A partir do momento em que ele nos dizia “até logo” e eu lhe prometia algum dia bater à porta na sua nova casa na Espanha, começavam a formar-se na minha cabeça algumas idéias sobre a natureza da relação de nós mesmos com o nosso trabalho, e até que ponto o vínculo que mantemos com as nossas atividades deve se sobrepor à realização de projetos pessoais. Em outras palavras, será que o dinheiro ganho com o nosso trabalho está desempenhando o seu real papel, que é meramente o de constituir um meio através do qual alcançamos nossa realização pessoal?
Se questionarmos qual a necessidade de um bom salário a alguém que ganha muito, essa pessoa provavelmente dirá que o objetivo do dinheiro é proporcionar para si e sua família uma vida digna. Com dinheiro banca-se um alto padrão de vida. Compra-se conforto, saúde, lazer e segurança. Mas será que isso representa o mesmo que uma alta qualidade de vida?
Tomando um exemplo hipotético, do Dr Euclides e do Toninho, veremos que apesar da diferença de muitas centenas de reais no salário, grosso modo ambos conquistam as mesmas coisas, apenas um percorre um caminho mais longo que o outro para tal. Dr Euclides, por exemplo, paga mensalmente uma grande soma para uma firma de segurança evitar que marginais arrombem a sua casa.

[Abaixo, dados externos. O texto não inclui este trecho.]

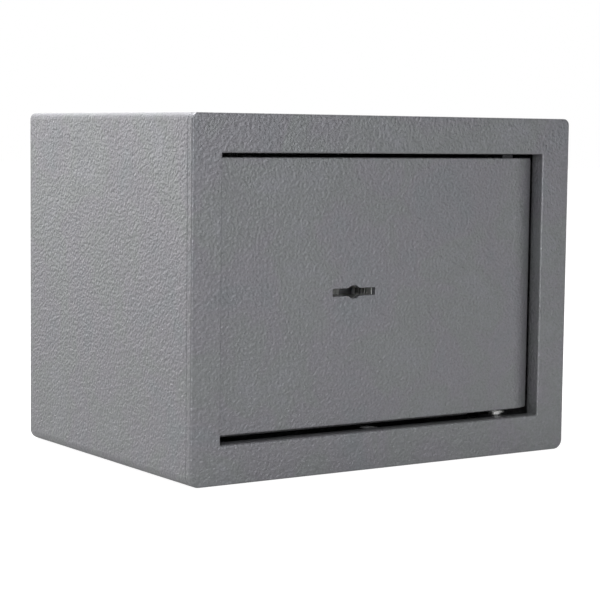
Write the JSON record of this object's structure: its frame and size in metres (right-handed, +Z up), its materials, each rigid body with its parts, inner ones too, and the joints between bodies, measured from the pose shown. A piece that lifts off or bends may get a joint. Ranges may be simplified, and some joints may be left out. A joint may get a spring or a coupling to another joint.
{
  "type": "key lock safe",
  "caption": "Compact steel safe: rounded box body, recessed front door hinged on the right, double-bit keyhole, sliding round locking bolts behind an inner cover.",
  "frame": {"origin": "centre of the body's bounding box in plan, at the underside of the body", "axes": "+X to the right seen from the front (towards the hinges), -Y out of the door's face, +Z up"},
  "size_m": [0.23, 0.17, 0.175],
  "materials": {
    "grey_powder_coat": "textured graphite powder coat, satin",
    "bright_steel": "bright zinc plated, satin",
    "zinc_sheet": "zinc plated sheet, dull",
    "lock_steel": "oiled stamped steel, dull"
  },
  "bodies": {
    "safe_body": {"body_wrapper": "grey_powder_coat", "back_panel": "grey_powder_coat", "front_frame": "grey_powder_coat", "door_stop": "grey_powder_coat", "hinge_bracket_lower": "grey_powder_coat", "hinge_bracket_upper": "grey_powder_coat", "hinge_pin_lower": "bright_steel", "hinge_pin_upper": "bright_steel", "hinge_washers_lower": "bright_steel"},
    "door": {"door_panel": "grey_powder_coat", "door_bottom_rail": "grey_powder_coat", "door_top_rail": "grey_powder_coat", "door_lock_rail": "grey_powder_coat", "hinge_lug_lower": "grey_powder_coat", "hinge_lug_upper": "grey_powder_coat", "lock_case": "zinc_sheet", "lock_cover": "zinc_sheet", "lock_studs": "bright_steel", "lock_nuts": "bright_steel", "lever_post": "bright_steel", "bar_guide_pins": "bright_steel", "bar_guide_nuts": "bright_steel", "cover_standoffs": "bright_steel", "inner_cover": "grey_powder_coat", "inner_cover_screws": "bright_steel"},
    "boltwork": {"bolt_bar": "zinc_sheet", "locking_bolt_upper": "bright_steel", "locking_bolt_lower": "bright_steel", "locking_bolt_screws": "bright_steel", "lock_bolt": "lock_steel", "bolt_stump": "bright_steel", "bolt_link_screw": "bright_steel"},
    "key_barrel_body": {"key_barrel": "bright_steel", "drive_stud": "bright_steel"},
    "lever_1_body": {"lever_1": "lock_steel", "lever_spring_1": "bright_steel"},
    "lever_2_body": {"lever_2": "lock_steel", "lever_spring_2": "bright_steel"},
    "lever_3_body": {"lever_3": "lock_steel", "lever_spring_3": "bright_steel"},
    "lever_4_body": {"lever_4": "lock_steel", "lever_spring_4": "bright_steel"},
    "lever_5_body": {"lever_5": "lock_steel", "lever_spring_5": "bright_steel"},
    "lever_6_body": {"lever_6": "lock_steel", "lever_spring_6": "bright_steel"}
  },
  "joints": [
    {"name": "door_hinge", "type": "hinge", "parent": "safe_body", "child": "door", "pos_m": [0.0803, -0.0704, 0.0878], "axis": [0, 0, 1], "range_deg": [0, 100]},
    {"name": "key_barrel_turn", "type": "hinge", "parent": "door", "child": "key_barrel_body", "pos_m": [-0.0197, -0.0755, 0.0885], "axis": [0, -1, 0], "range_deg": [0, 180]},
    {"name": "boltwork_slide", "type": "slide", "parent": "door", "child": "boltwork", "axis": [-1, 0, 0], "range_m": [0, 0.012]},
    {"name": "lever_1_pivot", "type": "hinge", "parent": "door", "child": "lever_1_body", "pos_m": [0.001, -0.072, 0.0885], "axis": [0, 1, 0], "range_deg": [0, 2.5], "stiffness_Nm_per_rad": 0.05, "springref_deg": -5.73},
    {"name": "lever_2_pivot", "type": "hinge", "parent": "door", "child": "lever_2_body", "pos_m": [0.001, -0.0705, 0.0885], "axis": [0, 1, 0], "range_deg": [0, 2.5], "stiffness_Nm_per_rad": 0.05, "springref_deg": -5.73},
    {"name": "lever_3_pivot", "type": "hinge", "parent": "door", "child": "lever_3_body", "pos_m": [0.001, -0.069, 0.0885], "axis": [0, 1, 0], "range_deg": [0, 2.5], "stiffness_Nm_per_rad": 0.05, "springref_deg": -5.73},
    {"name": "lever_4_pivot", "type": "hinge", "parent": "door", "child": "lever_4_body", "pos_m": [0.001, -0.0675, 0.0885], "axis": [0, 1, 0], "range_deg": [0, 2.5], "stiffness_Nm_per_rad": 0.05, "springref_deg": -5.73},
    {"name": "lever_5_pivot", "type": "hinge", "parent": "door", "child": "lever_5_body", "pos_m": [0.001, -0.066, 0.0885], "axis": [0, 1, 0], "range_deg": [0, 2.5], "stiffness_Nm_per_rad": 0.05, "springref_deg": -5.73},
    {"name": "lever_6_pivot", "type": "hinge", "parent": "door", "child": "lever_6_body", "pos_m": [0.001, -0.0645, 0.0885], "axis": [0, 1, 0], "range_deg": [0, 2.5], "stiffness_Nm_per_rad": 0.05, "springref_deg": -5.73}
  ],
  "couplings": [
    {"joint": "key_barrel_turn", "follows": "boltwork_slide", "rad_per_m": 261.79},
    {"joint": "lever_2_pivot", "follows": "lever_1_pivot", "ratio": 0.8},
    {"joint": "lever_3_pivot", "follows": "lever_1_pivot", "ratio": 0.95},
    {"joint": "lever_4_pivot", "follows": "lever_1_pivot", "ratio": 0.7},
    {"joint": "lever_5_pivot", "follows": "lever_1_pivot", "ratio": 1},
    {"joint": "lever_6_pivot", "follows": "lever_1_pivot", "ratio": 0.6}
  ]
}
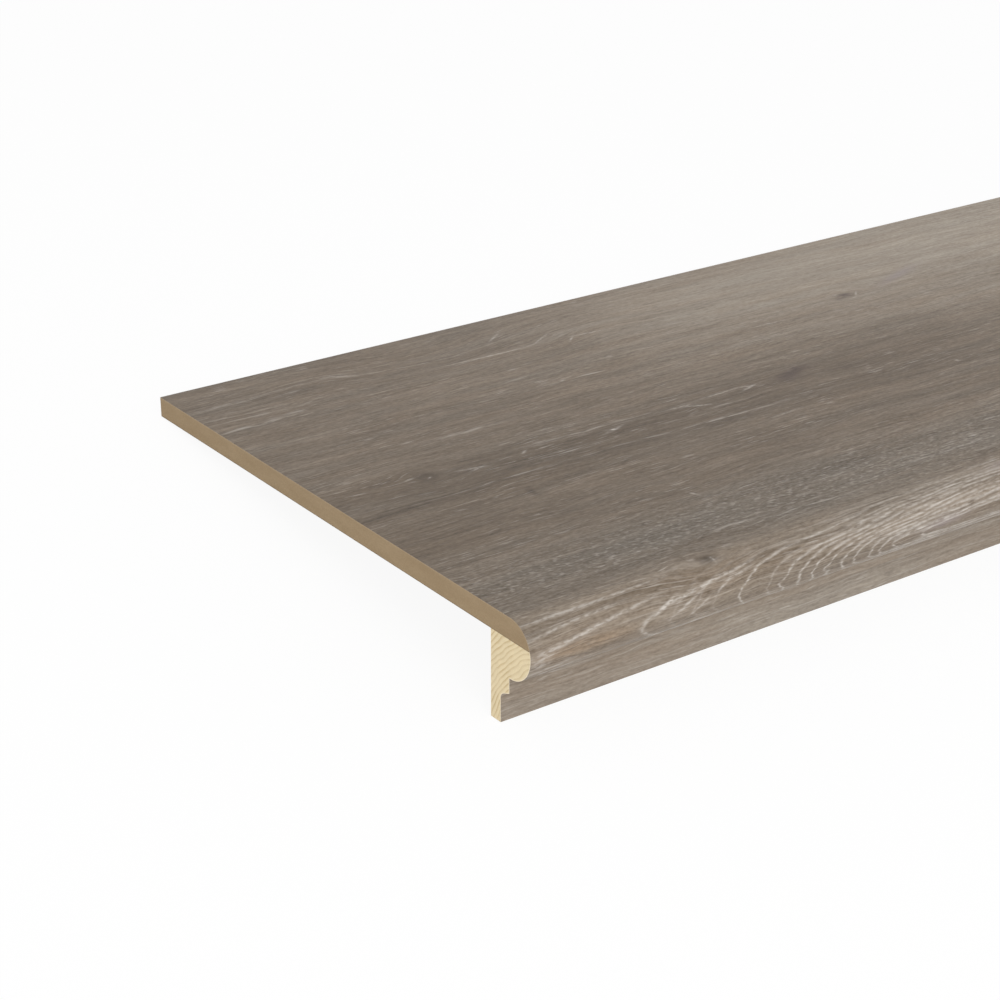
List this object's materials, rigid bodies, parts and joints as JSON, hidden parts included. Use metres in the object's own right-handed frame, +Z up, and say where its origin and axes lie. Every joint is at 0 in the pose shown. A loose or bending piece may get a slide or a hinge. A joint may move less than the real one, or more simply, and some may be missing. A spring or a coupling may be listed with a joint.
{
  "type": "stair tread",
  "caption": "Flat stair tread cover: a thin decorated board with a solid wood round nosing glued under its front edge and a printed oak laminate wrapped over both.",
  "frame": {"origin": "on the floor, under the middle of the overall box of the tread as it lies at rest", "axes": "+X along the length of the stock, +Y from the nose to the rear edge, +Z up; the tread lies tilted rear-down by 8.15 degrees about X, standing on the rear corner of the nosing's tail and on the lower rear edge of the board"},
  "size_m": [1, 0.299, 0.0505],
  "materials": {
    "tread_board": "sawn high-density fibreboard, fine felted fibres, matt",
    "nosing_profile": "milled solid softwood, sawn end grain with growth rings, matt",
    "decor_laminate": "resin laminate printed as limed grey oak, satin with a light embossed grain"
  },
  "bodies": {
    "root": {"tread_board": "tread_board", "nosing_profile": "nosing_profile", "decor_laminate": "decor_laminate"}
  },
  "joints": []
}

Na casa do Toninho, os únicos que entram sem serem convidados são as galinhas, que sua esposa enxota à vassouradas. Dr Euclides entrega outra soma considerável a uma academia para mantê-lo razoavelmente apresentável, enquanto o Toninho, apesar de adorar uma macarronada bem servida, nunca teve problemas com a balança, já que a lida no campo se encarrega de dar destino às suas calorias. Se o Dr Euclides gasta fortunas com médicos devido a problemas respiratórios crônicos agravados pela poluição, o Toninho se limita a comprar Mertiolate, esparadrapos e um tubo de Gelol quando algum cavalo xucro eventualmente o derruba no chão. Os cavalos são do Dr Euclides, que sempre que pode, compra uma passagem de avião e vai passar alguns dias revigorantes na sua fazenda, onde o Toninho trabalha como caseiro.
Não há como negar que, para o bom gastador, dinheiro pode ser muito benéfico. Se ambos Dr Euclides e Toninho são espertos o suficiente, logo se dão conta que não há nenhum mal na aquisição de bens supérfluos, desde que estes não acabem retendo para si mais importância do que realmente merecem. Afinal, é justamente com esse objetivo que trabalhamos pelo dinheiro, pois apesar dele acabar sendo essencial, não deixa de ser um mero instrumento para alcançarmos nossos objetivos finais. O crescimento como pessoa, o acúmulo de vivências, conhecimento e realizações, ao contrário do dinheiro, nenhum assaltante é capaz de tirar de você.
"Quando a última árvore tiver caído,quando o último rio tiver secado,quando o último peixe for pescado,vocês vão entender que dinheiro não se come."